Quem está no topo precisa pisar firme nos que estão na posição intermediária, pois esta é composta por aqueles que estão mais próximos de tomar-lhe o poder, chegando ao cume.
E os que estão na posição intermediária, ao mesmo tempo que se agarram às pernas do que está em cima, tentando a todo momento puxá-lo para baixo, precisam calcar aqueles que estão na base, para impedir que estes consigam subir uma posição e igualmente briguem pelo topo.
Como a base é mais larga e muito mais numerosa, é preciso mantê-la pacificada, pois uma revolta pode significar a queda daquele que está no topo e a volta dos da intermediária ao solo.
Todos no chão, igualdade de condições. Em outras palavras, isso significa revolução. Essa ideia tem que ser mantida escondida.
E uma forma fácil é "demonizando-a", doutrinando os indivíduos, mantendo-os ocupados com preocupações menores.
E foi assim que o esquema da pirâmide social foi mantido.
Quem está na base não pode ter a noção de que aquele que está em cima assim se mantém às custas de sua força, e de sua ignorância quanto ao esquema.
Uma base sólida e forte mantém a estrutura injusta da pirâmide.
Toda política que visa melhorar a vida dos que estão na base, criando os meios e as condições necessárias para que ela tenha as oportunidades que historicamente lhe foram negadas, acaba sofrendo ódio justamente daqueles que situam-se no meio e no topo (talvez mais por parte dos da intermediária).
Portanto, eu entendo como uma defesa natural a do indivíduo da intermediária o fato de ele rotular e ironizar as políticas que pretendem a justiça social e a inclusão.
Afinal de contas, mais pessoas em condições de competir significa uma melhora no padrão de vida, o que, pelo menos em tese, pode implicar em uma diminuição significativa na incidência de braços escravos à sua disposição, sob suas ordens.

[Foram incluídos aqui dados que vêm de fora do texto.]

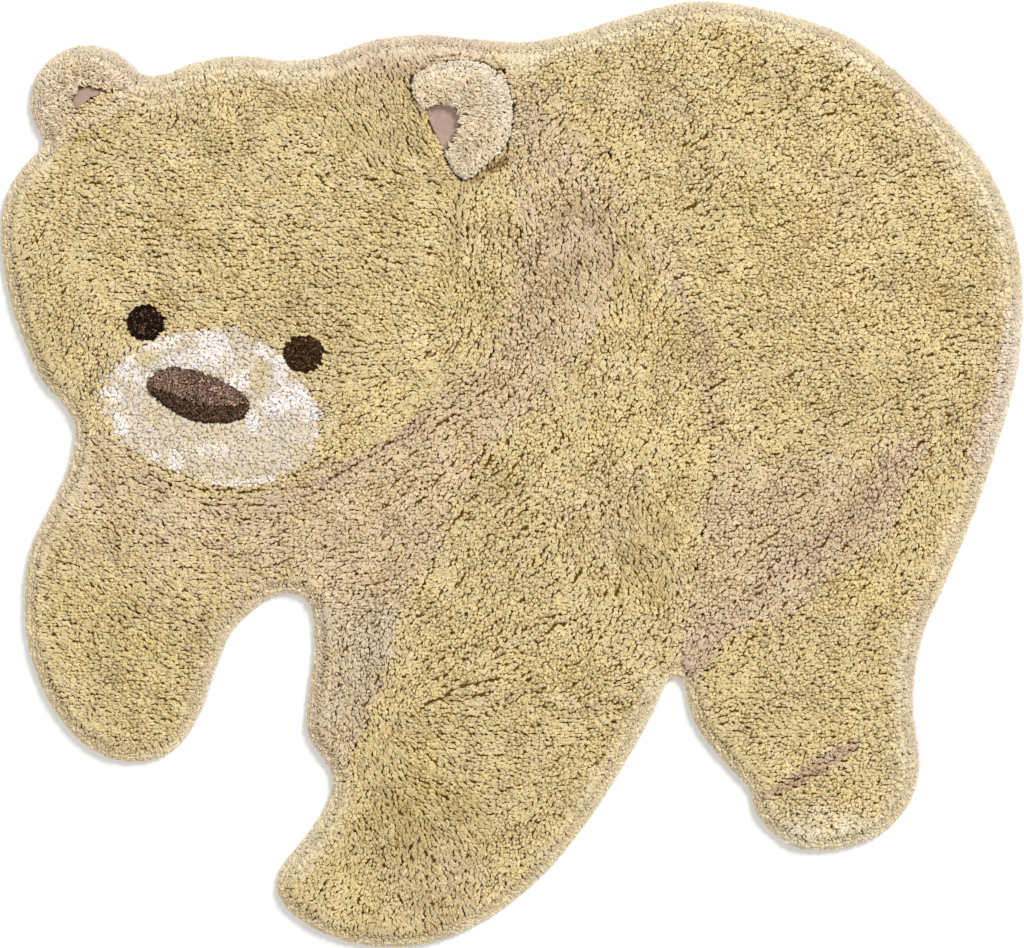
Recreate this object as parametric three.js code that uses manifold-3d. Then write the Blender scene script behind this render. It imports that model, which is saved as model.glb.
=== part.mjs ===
// A tufted cotton rug for a child's room, in the shape of a walking bear, lying flat on the floor.
// Millimetres. +X runs from the head to the tail, +Y from the feet to the back, +Z up off the floor.
// The origin is on the floor, under the middle of the rug.
import * as THREE from "three";
import { mergeVertices } from "three/addons/utils/BufferGeometryUtils.js";
import Module from "manifold-3d";

const wasm = await Module();
wasm.setup();

// Driving dimensions
const seatGap = 0.3; // between any two pieces that touch
const clothThickness = 2.5; // the canvas that all the pile is tufted into
const clothSetback = 12; // how far the canvas stops short of the pile's rim
const pileHeight = 20; // top of the pile above the floor
const pileLumps = { pitch: 48, height: 2.4 }; // how the pile's top wanders up and down
const pileLocks = { pitch: 28, depth: 3.5 }; // the pile fans out at the rim in locks, parted by clefts
const bendReach = 30; // locks point away from the outline as it runs over this distance each way
const earHeight = 25; // the near ear is made apart and stands proud of the pile
const earLumps = { pitch: 18, height: 2.4 };
const earLocks = { pitch: 20, depth: 2.5 };
const patchSeat = 12; // both ears are shorn down to here under their cloth patch
const patchThickness = 2;
const patchEase = 0.8; // how far in a top edge starts to roll over
const eyeEase = 6;
const noseEase = 5;
const faceRise = 1.5; // nose and eyes are packed denser and stand this much proud
const outlineStep = 9; // sampling of each kind of line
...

Não se almeja a igualdade, isso sempre causou repulsa às elites e à classe média.
O darwinismo social, durante muito tempo, foi uma teoria usada nos meios pseudo-intelectuais para se tentar justificar cientificamente as diferenças entre os homens, com relação à raça e à etnia, sendo uma maneira de se eliminar qualquer remorso que eventualmente pudesse resultar da exploração, uma vez que pretendeu-se, com isso, afirmar que os mais pobres e toda e qualquer outra etnia considerada inferior nasceram para servir à classe dominante, branca.

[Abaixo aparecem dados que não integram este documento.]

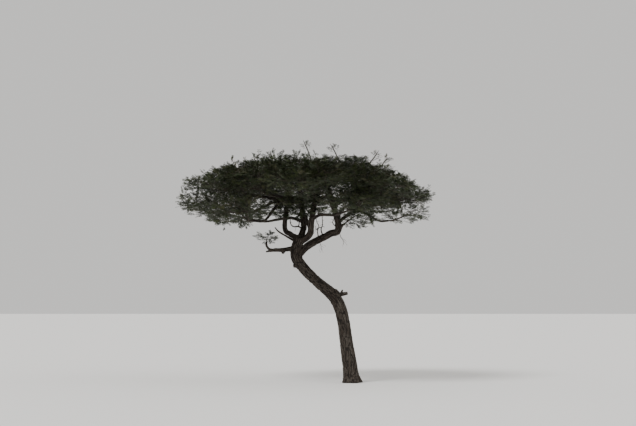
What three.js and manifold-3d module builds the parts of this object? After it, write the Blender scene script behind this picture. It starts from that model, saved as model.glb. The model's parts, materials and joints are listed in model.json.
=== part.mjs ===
// Umbrella acacia: a leaning trunk, spreading boughs and a flat-topped crown in separate masses of leaf.
// Millimetres, +Z up. X runs across the tree, Y into its depth. The origin is in the flat cut at ground level.
import * as THREE from "three";
import { mergeVertices } from "three/addons/utils/BufferGeometryUtils.js";
import Module from "manifold-3d";

const wasm = await Module();
wasm.setup();

const vec = (x, y, z) => new THREE.Vector3(x, y, z);
const UP = vec(0, 0, 1);

// Driving dimensions
const CROWN_AXIS = vec(-1380, 0, 0); // the upright line that the crown is centred on
const CROWN_RADIUS = 4060; // from that line to the furthest tips
const CROWN_TOP = 7320; // height of the dome of leaf, without the shoots that stand out of it
const TREE_TOP = 7780; // height of the tallest shoot
const CLEARANCE = 0.3; // between solids that meet
const SEED = 20;

// Trunk: where its middle runs and how thick it is, from the ground to the fork
const TRUNK = [
  { at: vec(0, 0, 0), radius: 236 },
  { at: vec(-62, 0, 520), radius: 228 },
  { at: vec(-165, 10, 1230), radius: 200 },
  { at: vec(-255, 25, 1900), radius: 192 },
  { at: vec(-400, 45, 2440), radius: 188 },
  { at: vec(-655, 60, 2820), radius: 182 },
  { at: vec(-1090, 55, 3180), radius: 156 },
  { at: vec(-1490, 30, 3575), radius: 158 },
  { at: vec(-1750, 0, 3950), radius: 170 },
  { at: vec(-1750, -10, 4270), radius: 176 },
  { at: vec(-1680, 0, 4580), radius: 164 },
];
const TRUNK_SIDES = 16;
const TRUNK_RINGS = 21;
const FLARE = { height: 420, spread: 0.34, toes: 5, depth: 0.16 }; // the widening above the roots

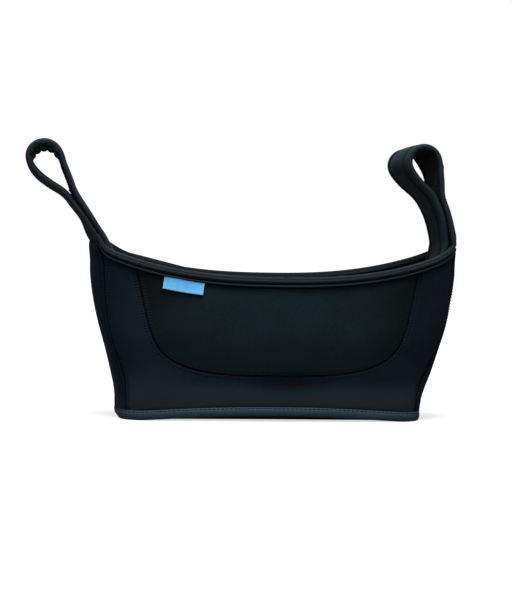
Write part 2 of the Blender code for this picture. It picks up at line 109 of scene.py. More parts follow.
def half_depth(height):
    return through(((0, BASE_DEPTH / 2), (WAIST_HEIGHT, WAIST_DEPTH / 2),
                    (BELLY_HEIGHT, BELLY_DEPTH / 2), (RIM_LOW, RIM_DEPTH / 2)), height)


def sway(height):
    return SWAY * ease(height / RIM_LOW) + bulge(height)


def squareness(height, across):
    left = through(((0, BASE_SQUARENESS), (RIM_LOW, LEFT_SQUARENESS)), height)
    right = through(((0, BASE_SQUARENESS), (RIM_LOW, RIGHT_SQUARENESS)), height)
    return np.where(np.asarray(across) > 0, right, left)


def gusset_half(height):
    return through(((0, GUSSET_BASE / 2), (GUSSET_NECK_HEIGHT, GUSSET_NECK / 2),
                    (RIM_HIGH, STRAP_WIDTH / 2)), height)


def body(points):
    x, y, z = points[..., 0], points[..., 1], points[..., 2]
    across = x - sway(z)
    power = squareness(z, across)
    return np.abs(across / half_length(z)) ** power + np.abs(y / half_depth(z)) ** power


def outward(points):
    return unit(np.stack([body(points + step) - body(points - step)
                          for step in np.eye(3) * 1e-5], -1))


def face_point(x, z, side):
    x, z = np.broadcast_arrays(np.asarray(x, float), np.asarray(z, float))
    power = squareness(z, x - sway(z))
    share = np.minimum(np.abs((x - sway(z)) / half_length(z)), 1.0)
    return np.stack([x, side * half_depth(z) * (1 - share ** power) ** (1 / power), z], -1)


def end_point(y, z, side):
    y, z = np.broadcast_arrays(np.asarray(y, float), np.asarray(z, float))
    power = squareness(z, side)
    share = np.minimum(np.abs(y / half_depth(z)), 1.0)
    reach = side * half_length(z) * (1 - share ** power) ** (1 / power)
    return np.stack(np.broadcast_arrays(sway(z) + reach, y, z), -1)


def seam_x(z, side):
    return end_point(gusset_half(z), z, side)[..., 0]


def rim_height(x, side=-1):
    """The rim sweeps up to the straps, and lifts to meet them at its corners."""
    reach = np.abs(x - SWAY) / (RIM_LENGTH / 2)
    low = (RIM_HIGH - RIM_LOW) * (1 - 0.88 * reach ** 2.5 - 0.12 * reach ** 18)
    past_left, past_right = SWAY - RIM_LENGTH / 2 - x, x - SWAY - RIM_LENGTH / 2
    raised, left, left_fade, right, right_fade = BACK_LIFTS if side > 0 else FRONT_LIFTS
    low = low - raised - left * np.exp(past_left / left_fade)
    low = low - right * np.exp(past_right / right_fade)
    return RIM_HIGH - RIM_BEND * np.log1p(np.exp(low / RIM_BEND))


def hem_lift(x, front):
    reach = np.minimum(np.abs(x) / (BASE_LENGTH / 2 - GUSSET_BASE / 4), 1.0)
    return HEM_ARCH * front * (1 - reach * reach)


def front_share(y):
    return ease((-y - (BASE_DEPTH / 2 - ARCH_DEPTH)) / ARCH_DEPTH)


def lengths(line):
    return np.concatenate([[0.0], np.cumsum(np.linalg.norm(np.diff(line, axis=0), axis=1))])


def at_run(wanted, run, line):
    """The line's points (or normals) at the wanted runs along it."""
    return np.stack([np.interp(wanted, run, line[:, axis]) for axis in range(line.shape[1])], -1)


def respaced(line, count):
    run = lengths(line)
    return at_run(np.linspace(0, run[-1], count + 1), run, line)


def crowded(share, even):
    """Shares from 0 to 1 that crowd towards both ends, the less so the closer even is to 1."""
    return share * even + (1 - even) * (1 - np.cos(pi * share)) / 2


def nearest(points, line):
    """How far each point is from a line, and how far along the line that is."""
    ahead = unit(np.gradient(line, axis=0))
    run = lengths(line)
    reach = (run[1] - run[0]) / 2
    flat = points.reshape(-1, 3)
    away, along = np.empty(len(flat)), np.empty(len(flat))
    for start in range(0, len(flat), 2000):
        gaps = flat[start:start + 2000, None] - line[None]
        squares = (gaps ** 2).sum(2)
        rows, best = np.arange(len(gaps)), squares.argmin(1)
        step = np.clip((gaps[rows, best] * ahead[best]).sum(1), -reach, reach)
        away[start:start + 2000] = np.sqrt(np.maximum(squares[rows, best] - step ** 2, 0))
        along[start:start + 2000] = run[best] + step
    return away.reshape(points.shape[:-1]), along.reshape(points.shape[:-1])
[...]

Isso sem falar na teoria cristã protestante da predestinação, que também contribuiu para moldar, filosoficamente, o esquema da exploração humana levado a efeito pelo capitalismo.
A análise se estenderia em muitos parágrafos, caso a intenção fosse incluir no tema o nazi-fascismo.

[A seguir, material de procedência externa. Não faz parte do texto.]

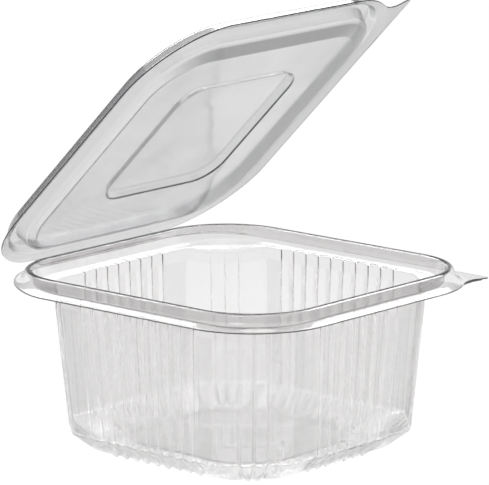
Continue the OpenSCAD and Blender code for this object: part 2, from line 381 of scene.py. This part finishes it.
def rib_tree():
    """Presses the grooves between the ribs into the wall, and bows the ribs out between them. Each rib
    ends round at the foot, where the grooves on its two sides meet."""
    tree = bpy.data.node_groups.new("ribs of the wall", "GeometryNodeTree")
    face = tree.interface
    face.new_socket("Geometry", in_out="INPUT", socket_type="NodeSocketGeometry")
    for name in ("Groove depth", "Groove width", "Groove slope", "Rib crown"):
        face.new_socket(name, in_out="INPUT", socket_type="NodeSocketFloat")
    face.new_socket("Sheet", in_out="INPUT", socket_type="NodeSocketMaterial")
    face.new_socket("Geometry", in_out="OUTPUT", socket_type="NodeSocketGeometry")
    given = tree.nodes.new("NodeGroupInput").outputs

    def read(name, kind="FLOAT"):
        return node(tree, "GeometryNodeInputNamedAttribute", {"Name": name}, data_type=kind).outputs[0]

    def sums(operation, a, b=0.0):
        return node(tree, "ShaderNodeMath", {0: a, 1: b}, operation=operation).outputs[0]

    # distance from the nearest groove's middle, and 1 between the first and the last groove of a wall
    along, ribs, step = read("phase"), read("rib count"), read("pitch")
    nearest = sums("MINIMUM", sums("MAXIMUM", sums("ROUND", along), 0.0), ribs)
    away = sums("MULTIPLY", sums("ABSOLUTE", sums("SUBTRACT", along, nearest)), step)
    slack = 0.0001
    inside = sums("MULTIPLY", sums("GREATER_THAN", along, -slack),
                  sums("LESS_THAN", along, sums("ADD", ribs, slack)))
    # distance in from a rib's edge, whose foot is a half circle, or past the outermost groove's edge
    radius = sums("MULTIPLY", sums("SUBTRACT", step, given["Groove width"]), 0.5)
    off_axis = sums("SUBTRACT", sums("MULTIPLY", step, 0.5), away)
    below = sums("MAXIMUM", sums("SUBTRACT", radius, read("foot")), 0.0)
    reach = sums("SQRT", sums("ADD", sums("MULTIPLY", off_axis, off_axis), sums("MULTIPLY", below, below)))
    on_rib = sums("SUBTRACT", radius, reach)
    past = sums("SUBTRACT", away, sums("MULTIPLY", given["Groove width"], 0.5))
    from_edge = sums("ADD", sums("MULTIPLY", on_rib, inside),
                     sums("MULTIPLY", past, sums("SUBTRACT", 1.0, inside)))
    pressed = node(tree, "ShaderNodeMapRange", {
        "Value": from_edge, "From Min": sums("MULTIPLY", given["Groove slope"], -1.0),
        "From Max": given["Groove slope"], "To Min": 1.0, "To Max": 0.0,
    }, interpolation_type="SMOOTHSTEP").outputs[0]
    turned = sums("MULTIPLY", sums("DIVIDE", away, step), math.pi)
    crown = sums("MULTIPLY", sums("MULTIPLY", sums("SINE", turned), inside), given["Rib crown"])
    crown = sums("MULTIPLY", crown, sums("SUBTRACT", 1.0, pressed))
    move = sums("SUBTRACT", sums("MULTIPLY", pressed, given["Groove depth"]), crown)
    offset = node(tree, "ShaderNodeVectorMath", {0: read("into", "FLOAT_VECTOR"), "Scale": move},
                  operation="SCALE").outputs[0]
    moved = node(tree, "GeometryNodeSetPosition", {"Geometry": given["Geometry"], "Offset": offset})
    round_off = node(tree, "GeometryNodeSetShadeSmooth", {0: moved.outputs[0]})
    real = node(tree, "GeometryNodeRealizeInstances", {0: round_off.outputs[0]})
    done = node(tree, "GeometryNodeSetMaterial", {0: real.outputs[0], "Material": given["Sheet"]})
    node(tree, "NodeGroupOutput", {0: done.outputs[0]})
    return tree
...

Portanto, é perfeitamente inteligível a origem do ódio aos pensamentos e políticas de esquerda.
Quem está no topo quer ser o eterno senhor de engenho, e quem está na intermediária não abre mão de ser capitão do mato, havendo a necessidade, para a perfeita estruturação do esquema, de existir os da base e seus braços acorrentados, a serviço dos do topo, vigiados pelos da base.
Mas é sempre bom lembrar as palavras do eterno mestre Marx, a saber "Os trabalhadores não têm nada a perder em uma revolução comunista, a não ser suas correntes".
Como ocorrerá a revolução, pela força? Acredito que não. Os tempos mudam e por este motivo as ideias também precisam adaptar-se.
A revolução certamente virá pela educação. Um povo instruído, educado e politizado jamais aceitará a exclusão, a exploração, as desigualdades, os mandos e desmandos dos opressores.
A educação é o único abalo sísmico capaz de danificar a estrutura da pirâmide da injustiça. Eis o porquê da mediocridade da educação: o status quo é mantido, sem questionamentos, pacificamente.
A prisão mais eficiente não tem paredes.